The Strada also has the Ultrasonic Misacceleration Mitigation System which basically means that the car won’t move from a standstill if it detects an obstacle. Pretty neat.
Driving & Handling
For this year, Mitsubishi dropped the 2.5-liter diesel in the engine options. What’s left is the 2.4-liter MIVEC diesel with VGT that produces 178 horses and 430 Nm of torque. On paper, the Strada seems to be an underdog compared to the Ford Biturbo Wildtrak and the Chevrolet Colorado, the leaders of the torque race. On application, however, the Strada didn’t disappoint.
The six-speed conventional automatic transmission sent a tremendous amount of torque as early as 1,500 RPM, peaking at 2,500 RPM, which meant pull was readily available on tap, even from a standstill. However, when changing speeds, there was a bit of a delay when letting the engine downshift by itself. You’re better off using the huge paddle shifters to manually row through the gears, which I absolutely love, by the way.
Taming this beast was easier on the highway since it’s composed and planted at speeds, thanks largely to the weighted steering.
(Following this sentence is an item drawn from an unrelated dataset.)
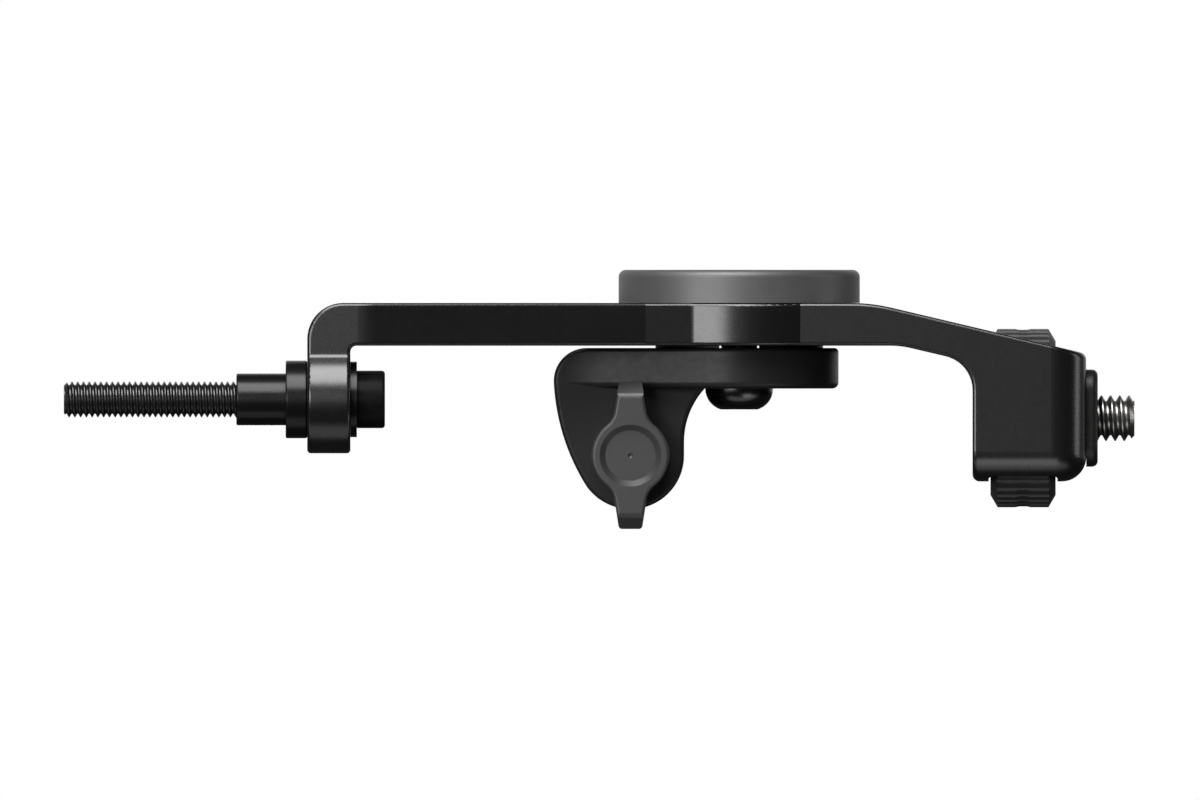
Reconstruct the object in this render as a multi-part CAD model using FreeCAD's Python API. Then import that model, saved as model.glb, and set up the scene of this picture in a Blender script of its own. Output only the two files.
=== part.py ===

However, congested city traffic and narrow alleys were a bit of a challenge with the heavy steering and the fact that the Strada felt wider than it was. You need to be careful in these situations and pay attention to the sensors.
Unfortunately, I didn’t have the chance to test the Strada 4x4 GT on heavy off-road trails; only at light unfinished parking space of a bike trail. I felt confident in those areas, though, plus the suspension’s recoil wasn’t bad even at speeds.
Fuel efficiency isn’t the 2019 Strada 4x4 GT’s strongest suit, probably because of its weight. I was able to get 7.0 km/L after an hour on heavy city traffic, while faster paces such as a leisurely Sunday drive warranted 10.8 km/L. Long and flat highway stints read back better numbers at 14.7 km/L, with the cruise control set at 90 km/h.
Nips and tucks, better suspension setup, upgraded interior, and a familiar face – the 2019 Mitsubishi Strada picked up where its predecessor left off, and improved upon the frailties to keep up with the times.
At P1,670,000 for the Strada 4x4 GT, it’s also reasonably priced, considering the features that come with the car especially in terms of safety. But, as discussed above, there are needed improvements that can easily be addressed by Mitsubishi.
On the bright side, I'm elated to see what the Diamond brand has up its sleeve for its next-generation model. If it can employ huge improvements in just a refresh, imagine what it can do in a major revamp.